What you have to do = Reproduce the entries from their first line up to and including the line with "# The push rod". Leave out everything after it.

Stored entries
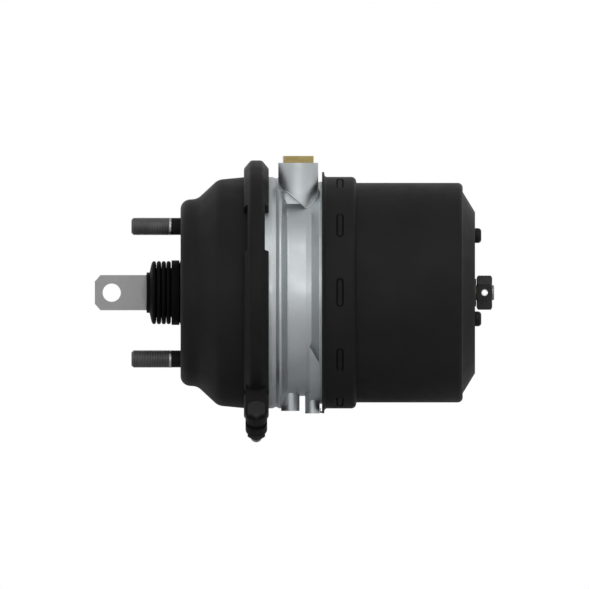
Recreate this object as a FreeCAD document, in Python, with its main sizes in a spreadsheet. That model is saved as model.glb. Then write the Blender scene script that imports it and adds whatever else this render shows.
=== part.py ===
import FreeCAD, Part
import math
import os
import re
import Sketcher

# Spring brake actuator, in millimetres.
# The origin is the centre of the mounting face, on the axis of the actuator.
# +X runs from the push rod towards the release screw and +Z points up, the way the air ports face.
# The push rod is drawn back and the power spring is compressed: the brake is released.

DIMENSIONS = {
    # sheet metal and clearances
    "sheet": 3.0,
    "seat_gap": 0.3,
    "running_gap": 0.3,
    "hole_clearance": 0.1,
    "stroke": 64.0,
    # mounting studs and the plate behind them
    "stud_spacing": 120.65,
    "stud_radius": 8.0,
    "stud_reach": 44.7,
    "stud_chamfer": 3.0,
    "stud_press_fit": 0.3,
    "stud_head_radius": 12.0,
    "stud_head_height": 5.0,
    "backing_thickness": 5.0,
    "backing_radius": 47.5,
    "backing_ear_margin": 2.0,
    # service chamber, a cup of pressed steel
    "neck_radius": 25.5,
    "neck_length": 7.5,
    "neck_bend": 4.3,
    "face_margin": 12.0,
    "face_bend": 9.0,
    "cone_start": 15.5,
    "cone_foot_taper": 1.1,
    "cone_angle": 43.0,
    "cone_top_step": 2.6,
    "cone_bend": 12.0,
    "flange_radius": 111.4,
    "flange_width": 5.9,
    "breather_radius": 4.0,
    "breather_circle": 66.0,
    "breather_count": 4,
    # push rod, its eye and its plate
    "eye_reach": 78.0,
    "eye_width": 32.0,
    "eye_thickness": 12.0,
    "eye_chamfer_along": 5.1,
    "eye_chamfer_across": 5.8,
    "eye_hole_radius": 8.25,
    "eye_hole_margin": 15.35,
    "eye_collar_radius": 16.3,
    "eye_collar_length": 15.5,
    "eye_collar_back": 16.0,
    "rod_radius": 11.0,
    "spigot_radius": 8.0,
    "spigot_length": 10.0,
    "plate_margin": 4.0,
    "plate_thickness": 4.0,
    "plate_rounding": 1.5,
    # boot
    "boot_wall": 2.15,
    "boot_collar_setback": 0.6,
    "boot_collar_length": 2.7,
    "boot_bore_gap": 2.9,
    "boot_groove_wall": 1.8,
    "boot_fold_height": 7.75,
    "boot_first_fold": 4.1,
    "boot_fold_pitch": 4.43,
    "boot_fold_count": 4,
    "boot_fold_crown": 0.9,
    "boot_fold_shoulder": 1.8,
    "boot_base_wall": 3.95,
    "boot_slit": 0.4,
    # clamp band with its bolt
    "band_front": 57.7,
    "band_width": 22.7,
    "band_crown_gap": 5.6,
    "band_slope": 50.0,
    "band_wall": 3.5,
    "band_bend": 4.0,
    "band_gap": 6.0,
    "relief_angle": 58.5,
    "relief_spread_angle": 24.0,
    "lug_angle": 37.0,
    "lug_width": 19.8,
    "lug_thickness": 9.3,
    "lug_rounding": 8.5,
    "clamp_bolt_height": 24.5,
    "clamp_bolt_radius": 5.0,
    "clamp_bolt_clearance": 0.5,
    "clamp_bolt_tip": 28.7,
    "clamp_flats": 16.0,
    "clamp_head_height": 6.4,
    "clamp_nut_height": 8.0,
    # service diaphragm
    "bead_width": 10.4,
    "diaphragm_thickness": 4.0,
    "diaphragm_rise": 1.4,
    "diaphragm_flat_margin": 3.5,
    # centre body, a casting
    "body_flange": 5.0,
    "body_rim_step": 0.1,
    "body_rim_length": 3.2,
    "body_notch_depth": 1.4,
    "body_notch_front": 3.4,
    "body_notch_back": 3.0,
    "body_ridge_length": 2.0,
    "waist_slope_length": 5.0,
    "waist_length": 17.3,
    "waist_depth": 2.9,
    "step_length": 4.9,
    "step_depth": 6.1,
    "shoulder_slope_length": 7.4,
    "shoulder_step": 1.0,
    "shoulder_length": 4.6,
    "register_length": 24.8,
    "register_clearance": 0.25,
    "register_wall": 5.2,
    "body_bend": 2.0,
    "dish_depth": 16.1,
    "dish_lip": 3.4,
    "dish_flat_radius": 67.5,
    "web_depth": 23.7,
    "web_thickness": 8.0,
    "cavity_step": 13.0,
    "cavity_flare_setback": 2.2,
    "hub_wall": 9.0,
    "coring_step": 14.0,
    "rib_thickness": 6.0,
    "rib_overlap": 1.0,
    "rib_count": 10,
    "dent_groove_depth": 2.4,
    "dent_groove_margin": 1.1,
    "pad_setback": 1.6,
    "pad_margin": 2.6,
    "pad_drop": 0.25,
    "pad_top": 49.0,
    "pad_top_back": 68.0,
    "pad_offset": 20.0,
    # air ports
    "boss_setback": 10.2,
    "boss_spacing": 76.0,
    "boss_radius": 18.2,
    "boss_height": 24.1,
    "boss_depth": 34.1,
    "boss_undercut_top": 2.1,
    "boss_undercut_tip": 16.1,
    "boss_undercut_length": 16.8,
    "boss_undercut_depth": 8.0,
    "adapter_flats": 27.0,
    "adapter_height": 6.3,
    "adapter_angle": 4.0,
    "adapter_spigot_radius": 10.0,
    "adapter_spigot_length": 14.2,
    "port_radius": 7.25,
    "passage_radius": 6.0,
    "cross_passage_radius": 4.0,
    "cross_passage_drop": 26.1,
    # stubs under the body
    "front_stub_setback": 3.0,
    "front_stub_offset": 14.0,
    "front_stub_radius": 8.4,
    "front_stub_height": 13.6,
    "rear_stub_setback": 5.8,
    "rear_stub_offset": 18.0,
    "rear_stub_radius": 6.65,
    "rear_stub_height": 15.9,
    # spring chamber, a drawn steel cup
    "barrel_radius": 100.0,
    "barrel_length": 97.0,
    "barrel_foot_bend": 1.5,
    "barrel_bend": 4.6,
    "skirt_step": 5.45,
    "skirt_gap": 1.0,
    "skirt_bend": 4.5,
    "rim_lap": 2.4,
    "rim_thickness": 2.2,
    "rim_width": 4.45,
    "rim_edge_rounding": 0.8,
    "rim_bend": 2.5,
    "end_shoulder": 8.3,
    "end_dish_depth": 11.2,
    "end_dish_angle": 31.3,
    "end_hole_radius": 10.0,
    "dent_setback": 14.0,
    "dent_width": 6.3,
    "dent_length": 26.2,
    "dent_depth": 1.25,
    "dent_count": 10,
    "lock_tab_width": 8.0,
    "lock_tab_offset": 8.0,
    "lock_tab_reach": 1.8,
    "lock_tab_height": 4.5,
    "lock_tab_leaf": 0.6,
    "lock_tab_foot": 1.6,
    "seal_setback": 2.8,
    "seal_width": 3.6,
    "seal_depth": 2.6,
    # breather plugs in the end wall
    "vent_inset": 16.0,
    "vent_first_angle": 24.8,
    "vent_second_angle": 114.6,
    "vent_radius": 6.8,
    "vent_height": 5.7,
    "vent_rounding": 3.2,
    "vent_stem_radius": 4.0,
    "vent_stem_length": 6.0,
    # release screw
    "screw_radius": 7.0,
    "screw_overhang": 6.0,
    "screw_chamfer": 1.5,
    "screw_clearance": 0.3,
    "screw_tip": 1.8,
    "washer_radius": 12.6,
    "washer_thickness": 1.1,
    "release_flats": 27.0,
    "release_height": 14.2,
    "release_chamfer": 1.2,
    "pin_radius": 3.0,
    "pin_wall": 0.75,
    "pin_slot": 1.2,
    "pin_setback": 7.3,
    "nut_length": 13.0,
    "nut_stop_gap": 1.0,
    "nut_key_width": 5.0,
    "nut_key_height": 1.6,
    # piston, its tube and its spring
    "tube_radius": 17.0,
    "tube_wall": 4.0,
    "tube_cap_thickness": 3.4,
    "tube_cap_spigot": 7.0,
    "bush_thickness": 3.0,
    "tube_seal_width": 6.0,
    "piston_clearance": 0.5,
    "piston_wall": 8.0,
    "piston_nose_step": 11.5,
    "piston_nose_length": 14.0,
    "piston_nose_bend": 6.0,
    "piston_nose_taper": 2.0,
    "piston_skirt_step": 5.0,
    "piston_skirt_wall": 4.0,
    "piston_land_gap": 1.0,
    "piston_land_length": 14.0,
    "piston_hub_radius": 26.0,
    "piston_hub_height": 16.0,
    "piston_hub_floor": 6.0,
    "guide_setback": 1.5,
    "guide_width": 4.0,
    "guide_depth": 2.0,
    "piston_seal_setback": 7.5,
    "piston_seal_width": 4.5,
    "piston_seal_depth": 4.5,
    "power_wire_radius": 7.5,
    "power_spring_inset": 7.3,
    "power_spring_turns": 3.7,
    "spring_seat_margin": 5.0,
    # return spring of the push rod
    "return_wire_radius": 2.5,
    "return_front_margin": 5.5,
    "return_back_radius": 30.0,
    "return_spring_turns": 4.5,
}

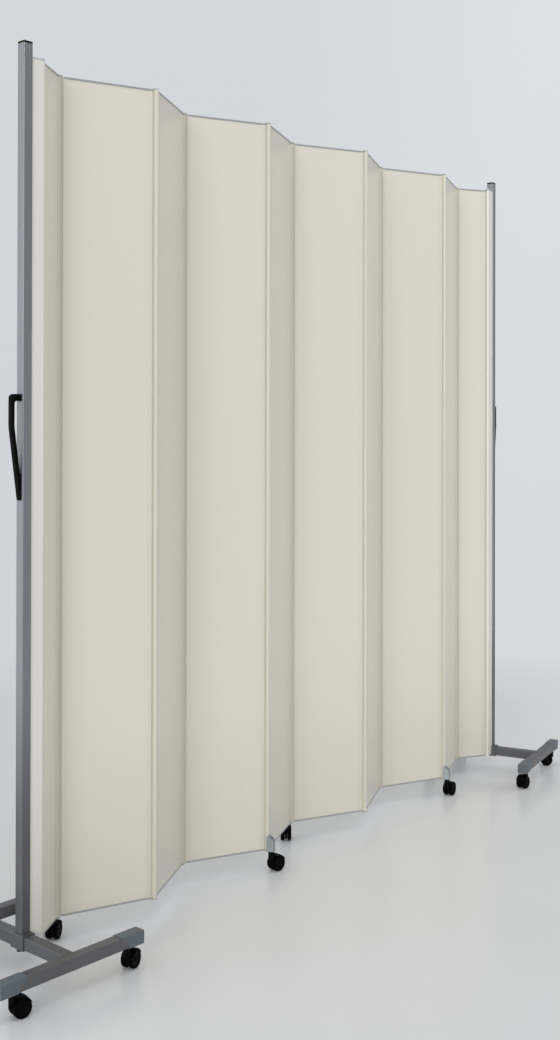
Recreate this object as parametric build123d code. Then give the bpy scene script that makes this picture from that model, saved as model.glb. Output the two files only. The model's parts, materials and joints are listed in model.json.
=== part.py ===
from build123d import *
import math
import os

# Mobile folding ward screen: ten hinged boards in a zigzag between two end posts on wheeled feet.
# Millimetres. X runs along the screen, Y from front to back, Z up. The origin is on the floor, under
# the middle of the whole as it stands.

# Boards
panel_height = 1773.0
floor_clearance = 52.0
panel_pitch = 222.0
half_pitch = panel_pitch / 2
board_thickness = 5.0
# Turn of each board off the line of the screen as it stands; the last board closes the line.
rest_folds_deg = (30.0, 22.0, 27.0, 25.0, 23.0, 25.0, 24.0, 23.5, 21.5)

# Channels round a board
channel_wall = 1.0
channel_back = 2.0
channel_lip = 8.0
trim_height = 4.2
slip_gap = 0.05

# Hinges: a bead turning in a slotted socket
bead_radius = 4.7
hinge_clearance = 0.06
socket_wall = 2.24
neck_thickness = 2.4
neck_clearance = 0.5
fold_gap = 1.6
bead_end_gap = 0.5
plug_thickness = 2.0
most_fold_deg = 132.0
most_end_fold_deg = 84.0
sweep_steps = 4

# End profiles between post and first board
end_profile_reach = 29.0
end_profile_wall = 2.0
end_profile_rise = 3.5
end_lip_width = 1.6
end_lip_height = 0.6
notch_gap = 0.3

# Posts
post_width = 22.0
post_wall = 1.5
post_corner = 2.5
post_rise = 27.0
cap_thickness = 4.5
cap_depth = 18.0
cap_edge = 1.2
plug_gap = 0.2

# Handles
handle_bottom = 938.0
handle_length = 212.0
handle_projection = 24.0
handle_toe = 3.0
handle_grip = 8.0
handle_lower_foot = 54.0
handle_upper_foot = 14.0
handle_shoulder = 65.0
handle_width = 13.0
handle_edge = 2.0

# Foot frames
foot_width = 25.0
foot_wall = 1.5
foot_corner = 2.0
foot_base = 48.0
foot_reach = 155.0
cross_half_length = 174.0
sleeve_wall = 2.5
sleeve_half_length = 20.0
clamp_head_radius = 5.0
clamp_head_height = 5.0
clamp_offset = 8.0

# End caps of the cross tubes
end_cap_length = 60.0
end_cap_wall = 1.0
end_cap_end = 4.0
end_cap_cut = 20.0
end_cap_edge = 1.5
stem_inset = 35.0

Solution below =
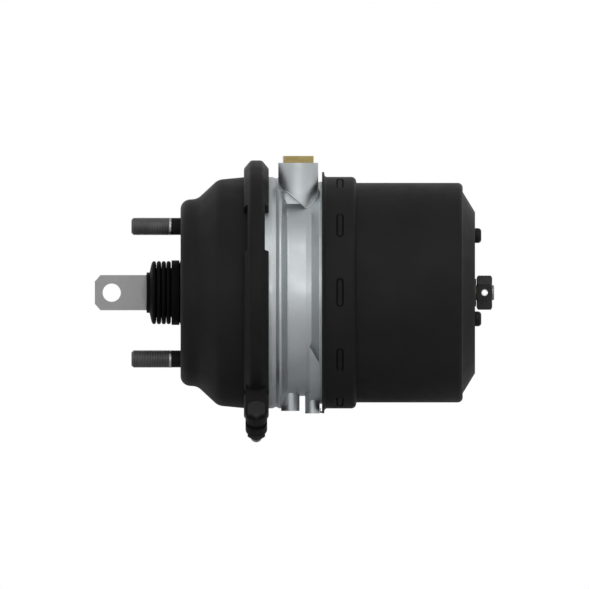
Recreate this object as a FreeCAD document, in Python, with its main sizes in a spreadsheet. That model is saved as model.glb. Then write the Blender scene script that imports it and adds whatever else this render shows.
=== part.py ===
import FreeCAD, Part
import math
import os
import re
import Sketcher

# Spring brake actuator, in millimetres.
# The origin is the centre of the mounting face, on the axis of the actuator.
# +X runs from the push rod towards the release screw and +Z points up, the way the air ports face.
# The push rod is drawn back and the power spring is compressed: the brake is released.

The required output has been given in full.